**Task to carry out:** Include in the output the line containing "Write part 3 of" and each subsequent line of the records, through the end, transcribed exactly. Add nothing else.

— start of Records to use —

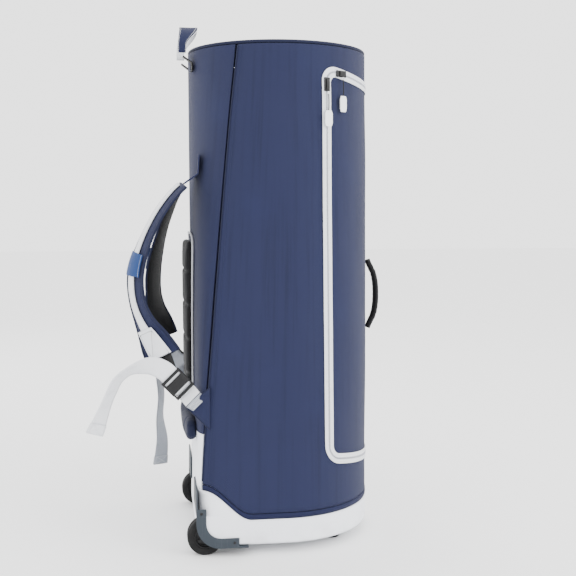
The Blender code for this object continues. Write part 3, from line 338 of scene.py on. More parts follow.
def thread(name, colour, shade):
    finish = Finish(name, colour, 0.6, Specular_IOR_Level=0.25)
    twist = finish.noise(finish.at("", (1, 1, 1)), 1500, 2)
    finish.tint((shade, twist.step(0.45, 0.6) * 0.6))
    finish.bump(twist, 0.0001)
    return finish.material


RUBBER = rubber()
STEEL = steel()
NAVY_THREAD = thread("navy_thread", (0.016, 0.021, 0.064), (0.006, 0.009, 0.030))
WHITE_THREAD = thread("white_thread", (0.70, 0.71, 0.74), (0.42, 0.43, 0.46))
BLACK_THREAD = thread("black_thread", (0.006, 0.006, 0.007), (0.002, 0.002, 0.003))
COIL = thread("coil_nylon", (0.40, 0.41, 0.45), (0.22, 0.23, 0.26))
print("plastic, rubber, steel and thread")


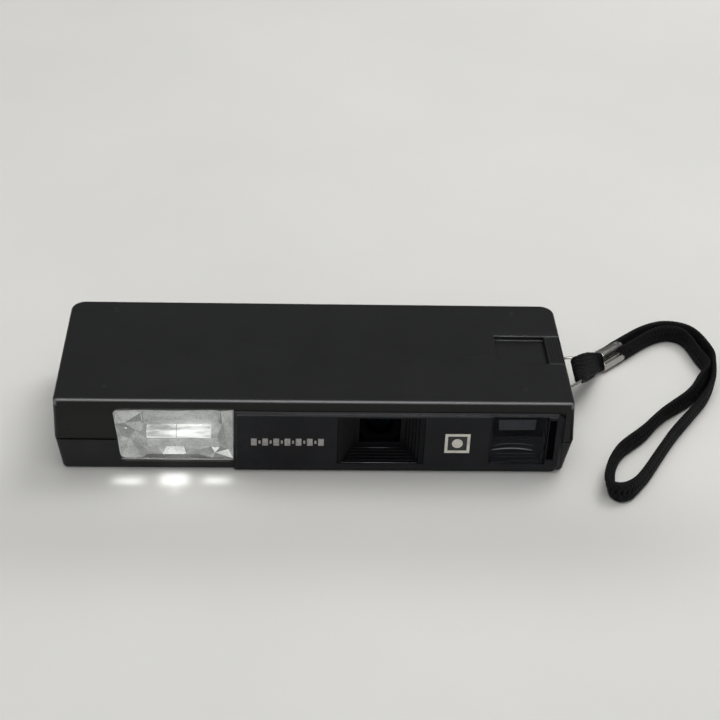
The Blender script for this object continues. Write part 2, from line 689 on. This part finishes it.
def braided_loop():
    """The braided strap and the dark core that fills it; returns the braid."""
    rows = strap_rows()
    sections = strap_frames(resample(rows, BRAID_STEP))
    verts, faces = [], []
    for direction in (1, -1):
        for start in circle(STRANDS_EACH_WAY):
            faces += closed_faces(STRAND_SIDES, len(sections), base=len(verts))
            verts += strand_verts(sections, start, direction)
    braid = mesh_object("strap_loop", metres(verts), faces, MATERIALS["strap_nylon_black"],
                        body="strap")
    verts = []
    coarse = strap_frames(resample(rows, 0.8))
    for *axes, width, thickness in coarse:
        slimmer = (*axes, width - 0.7, thickness - 0.6)
        verts += [section_point(slimmer, angle)[0] for angle in circle(CORE_SIDES)]
    mesh_object("strap_loop_core", metres(verts), closed_faces(CORE_SIDES, len(coarse)),
                MATERIALS["strap_core_black"], body="strap")
    return braid


# ------------------------------------------------------------------ cords round the lug
def ferrule_lane(distance, offset, width):
    """The two edges of the cords at a distance behind the ferrule's centre."""
    centre = FERRULE_CENTRE - ALONG * distance + OUT * offset
    return centre + WIDE * width / 2, centre - WIDE * width / 2


# far edge and near edge of the fan of cords: out of the ferrule, round the crossbar and back
LUG_RUN = [
    ferrule_lane(3.0, -0.8, 6.1), ferrule_lane(5.0, -0.85, 6.3),
    *((Vector(far), Vector(near)) for far, near in (
        ((95.3, 26.0, 9.0), (98.0, 25.2, 2.6)), ((92.6, 22.2, 11.8), (95.3, 18.2, 5.6)),
        ((90.2, 18.8, 13.7), (92.0, 11.6, 9.4)), ((88.4, 16.4, 14.35), (88.9, 5.9, 12.6)),
        ((87.1, 15.9, 14.3), (87.2, 4.5, 14.0)), ((86.15, 15.8, 13.4), (86.15, 4.3, 13.1)),
        ((86.3, 15.8, 12.3), (86.3, 4.5, 12.1)), ((87.4, 16.0, 11.5), (87.5, 5.6, 11.3)),
        ((89.3, 18.4, 10.9), (90.4, 10.8, 7.8)), ((91.8, 21.8, 9.4), (94.0, 17.6, 4.2)),
        ((94.6, 25.2, 7.3), (97.0, 24.4, 1.6)))),
    ferrule_lane(5.0, 0.85, 6.2), ferrule_lane(3.0, 0.8, 6.0)]


def cords(name, edges, count, half_thickness, material):
    """Parallel two-ply cords that share out the band between two edges."""
    step, sides = 0.45, 10
    overlap = 0.56                          # half width of a cord, as a share of its lane
    wobble_size, wobble_rate, wobble_shift = 0.06, 1.3, 1.9
    ply_depth, ply_twist = 0.07, 1.5
    dense = smooth_curve([[*far, *near] for far, near in edges], step)
    verts, faces = [], []
    for k in range(count):
        share = (k + 0.5) / count
        line = [Vector(row[:3]) * (1 - share) + Vector(row[3:6]) * share for row in dense]
        faces += closed_faces(sides, len(line), base=len(verts))
        for i, point in enumerate(line):
            before, after = neighbours(line, i)
            tangent = (after - before).normalized()
            s = step * (i + 1)
            across = Vector(dense[i][3:6]) - Vector(dense[i][:3])
            half_width = across.length / count * overlap
            wide = (across - tangent * across.dot(tangent)).normalized()
            up = wide.cross(tangent)
            wobble = wobble_size * math.sin(wobble_rate * s + wobble_shift * k)
            for angle in circle(sides):
                ply = 1.0 + ply_depth * math.cos(2 * (angle - ply_twist * s - k))
                verts.append(point + wide * (math.cos(angle) * half_width * ply + wobble)
                             + up * math.sin(angle) * half_thickness * ply)
    mesh_object(name, metres(verts), faces, material, body="strap")


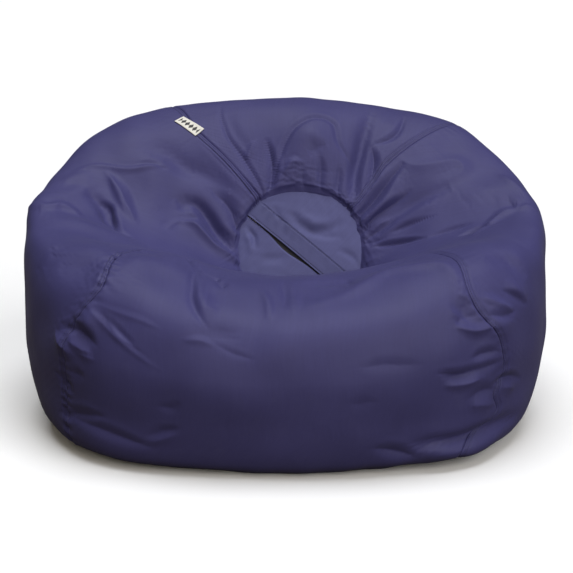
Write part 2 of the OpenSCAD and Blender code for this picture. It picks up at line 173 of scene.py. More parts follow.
def ring_points(index, azimuth):
    """Points on one ring at azimuths in radians. Ring 0 is the cap's rim."""
    cosine, sine = np.cos(azimuth), np.sin(azimuth)
    if index == 0:
        radius = rim_radius(azimuth)[..., None]
        return CAP_CENTRE + radius * (cosine[..., None] * CAP_ACROSS + sine[..., None] * CAP_UP)
    width, front_y, back_y, front_z, side_z, back_z, lift, middle_x, squareness = RINGS[index - 1]
    across, back = signed_power(cosine, squareness), signed_power(sine, squareness)
    corner = np.sin(2 * azimuth) ** 2 * (1 - LIFT_BIAS * sine)
    x = middle_x + width * across
    y = (front_y + back_y) / 2 + (back_y - front_y) / 2 * back
    bow = (back_z + front_z) / 2 - side_z
    z = side_z + (back_z - front_z) / 2 * back + bow * back * back + lift * corner
    return np.stack([x * HALF_WIDTH, y * HALF_DEPTH, z * HEIGHT], axis=-1) / 100


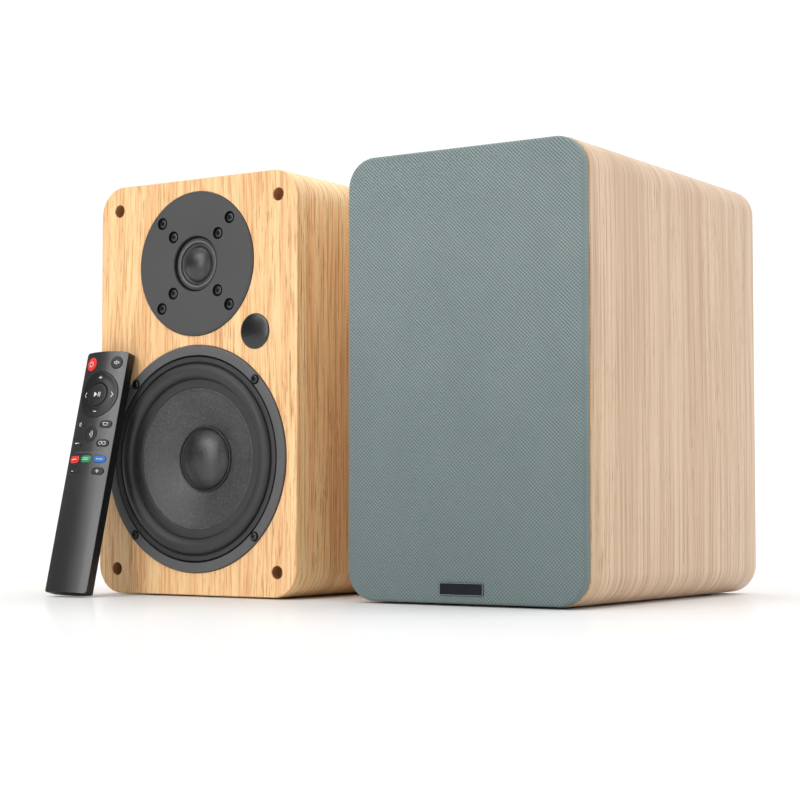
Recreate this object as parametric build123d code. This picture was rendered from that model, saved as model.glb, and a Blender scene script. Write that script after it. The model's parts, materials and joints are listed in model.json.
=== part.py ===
from build123d import *
import os
from math import cos, radians

# A stereo pair of bookshelf speakers with a remote control, in millimetres.
# +Z is up, the fronts face -Y, and +X is to the listener's right.
# The origin is on the desk, at the middle of the whole set's footprint.
# The left speaker is powered, the right one is passive and wears its grille.
# The remote stands in front of the left speaker and leans back towards it.

# ---- driving dimensions ----
CAB_W, CAB_H, CAB_D = 175.0, 290.0, 250.0  # cabinet width, height with feet, depth
EDGE_R = 20.0  # the four long edges of the cabinet
FOOT_T, FOOT_R = 1.0, 8.0
FOOT_X, FOOT_YS = 55, (30, 225)
WALL, BACK_T, BAFFLE_T = 12.0, 12.0, 15.0
CAB_MID_Z, CAB_HALF_H = (CAB_H + FOOT_T) / 2, (CAB_H - FOOT_T) / 2

# Where each speaker's own frame sits: middle of its width, baffle front, desk
LEFT = Pos(-107.55, -105.882, 0)
RIGHT = Pos(110.45, -101.082, 0)

WOOFER_Z, WOOFER_R = 95.0, 78.5
WOOFER_SCREW_PCD = 150.0
WOOFER_SCREW_HALF = WOOFER_SCREW_PCD / 2 * cos(radians(45))  # half spacing of the square
CONE_R, DUST_CAP_R = 53.5, 22.5
TWEETER_Z, TWEETER_R = 230.5, 50.2
TWEETER_OUTER, TWEETER_INNER = 30.0, 19.8  # half spacings of the two screw squares
DOME_R = 12.5
PILOT_R, CLEARANCE_R = 1.65, 2.1  # screw holes that are tight and loose on the screw

PEG_X, PEG_ZS, PEG_R, PEG_END_Y = 71.0, (18.0, 273.0), 4.42, 8.0  # grille pegs
SOCKET_R, SOCKET_DEPTH = 4.5, 10.0  # the holes they plug into

WINDOW_X, WINDOW_Z, WINDOW_R = 52.0, 181.0, 12.25

PORT_Z, PORT_R, PORT_WALL, PORT_GAP = 235.0, 19.0, 2.0, 0.2

GRILLE_W, GRILLE_H, GRILLE_T, CLOTH_T = 174.0, 288.0, 8.3, 0.8
GRILLE_GAP = 0.6  # between the grille and the baffle
GRILLE_CORNER_R = EDGE_R - 0.5
BADGE_W, BADGE_H, BADGE_T, BADGE_Z = 32.3, 8.3, 0.8, 10.75
BADGE_CORNER_R = 0.8

OVERCUT = 1  # how far most cutting tools run past the surface

os.makedirs("parts", exist_ok=True)


# ---- helpers ----
def save(name, place, *shapes):
    """Move the shapes to their place and write their solids to one file."""
    solids = [solid for shape in shapes for solid in (place * shape).solids()]
    export_step(solids[0] if len(solids) == 1 else Compound(solids), f"parts/{name}.step")


def box(x0, x1, y0, y1, z0, z1):
    return Pos((x0 + x1) / 2, (y0 + y1) / 2, (z0 + z1) / 2) * Box(x1 - x0, y1 - y0, z1 - z0)


def bar(x, z, half_w, half_h, y0, y1, corner_r=0):
    """A bar along Y about the line through (x, z), its long edges rounded if asked."""
    solid = box(x - half_w, x + half_w, y0, y1, z - half_h, z + half_h)
    return fillet(solid.edges().filter_by(Axis.Y), corner_r) if corner_r else solid


def rod(radius, y0, y1, x=0.0, z=0.0):
    """A cylinder along Y."""
    return Pos(x, (y0 + y1) / 2, z) * Rot(90, 0, 0) * Cylinder(radius, y1 - y0)


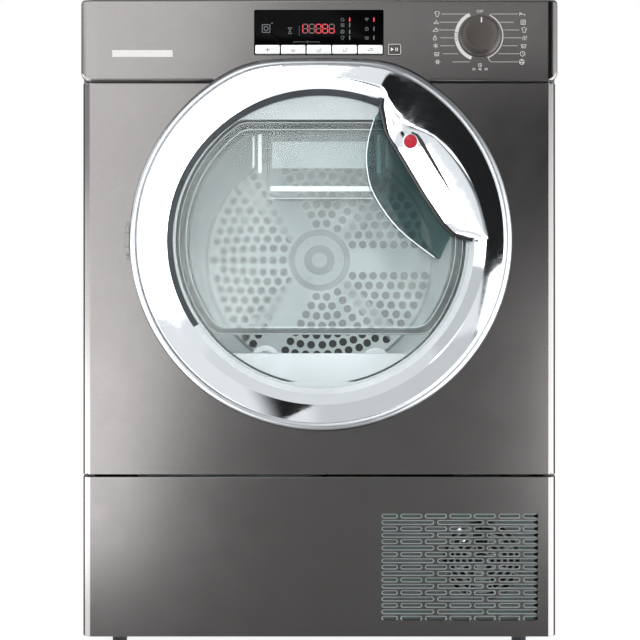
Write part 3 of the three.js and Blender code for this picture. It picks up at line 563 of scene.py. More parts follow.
@finish_of
def lacquer():
    """Graphite lacquer: glossy, with tiny metal flakes and a slight orange peel."""
    mix = Mix().set(Metallic=0.95)
    flakes = mix.cells(2600, output="Color")
    glint = mix.add("ShaderNodeSeparateColor")
    mix.link(flakes, glint.inputs[0])
    ground = mix.tone(mix.noise(5, 2), colours().lacquer, 0.035)
    mix.flecked(mix.spread(glint.outputs[0], 0.0, 0.12, (0.6, 1.0)), ground, (0.20, 0.19, 0.185))
    mix.rough(mix.noise(35, 3), 0.13, 0.15)
    mix.bump(mix.noise(420, 2), 0.05, 0.01)
    return mix.material


@finish_of
def side_coat():
    """Grey stoved coating of the side sheets, with a fine even texture."""
    return coat((0.29, 0.285, 0.28), (6, 3, 0.05), (45, 3, 0.55, 0.65), (1500, 2, 0.25, 0.02),
                Specular_IOR_Level=0.06)


@finish_of
def chrome():
    """Bright chrome plating with a trace of haze and wiping marks."""
    mix = Mix().set(Metallic=1.0)
    mix.tone(mix.noise(22, 3), colours().chrome, 0.012)
    mix.rough(mix.noise(70, 4, (1, 1, 3.5), 1.2), 0.03, 0.075)
    mix.bump(mix.noise(16, 1), 0.03, 0.05)
    return mix.material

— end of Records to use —

**Solution for this problem:**
Write part 3 of the three.js and Blender code for this picture. It picks up at line 563 of scene.py. More parts follow.
@finish_of
def lacquer():
    """Graphite lacquer: glossy, with tiny metal flakes and a slight orange peel."""
    mix = Mix().set(Metallic=0.95)
    flakes = mix.cells(2600, output="Color")
    glint = mix.add("ShaderNodeSeparateColor")
    mix.link(flakes, glint.inputs[0])
    ground = mix.tone(mix.noise(5, 2), colours().lacquer, 0.035)
    mix.flecked(mix.spread(glint.outputs[0], 0.0, 0.12, (0.6, 1.0)), ground, (0.20, 0.19, 0.185))
    mix.rough(mix.noise(35, 3), 0.13, 0.15)
    mix.bump(mix.noise(420, 2), 0.05, 0.01)
    return mix.material


@finish_of
def side_coat():
    """Grey stoved coating of the side sheets, with a fine even texture."""
    return coat((0.29, 0.285, 0.28), (6, 3, 0.05), (45, 3, 0.55, 0.65), (1500, 2, 0.25, 0.02),
                Specular_IOR_Level=0.06)


@finish_of
def chrome():
    """Bright chrome plating with a trace of haze and wiping marks."""
    mix = Mix().set(Metallic=1.0)
    mix.tone(mix.noise(22, 3), colours().chrome, 0.012)
    mix.rough(mix.noise(70, 4, (1, 1, 3.5), 1.2), 0.03, 0.075)
    mix.bump(mix.noise(16, 1), 0.03, 0.05)
    return mix.material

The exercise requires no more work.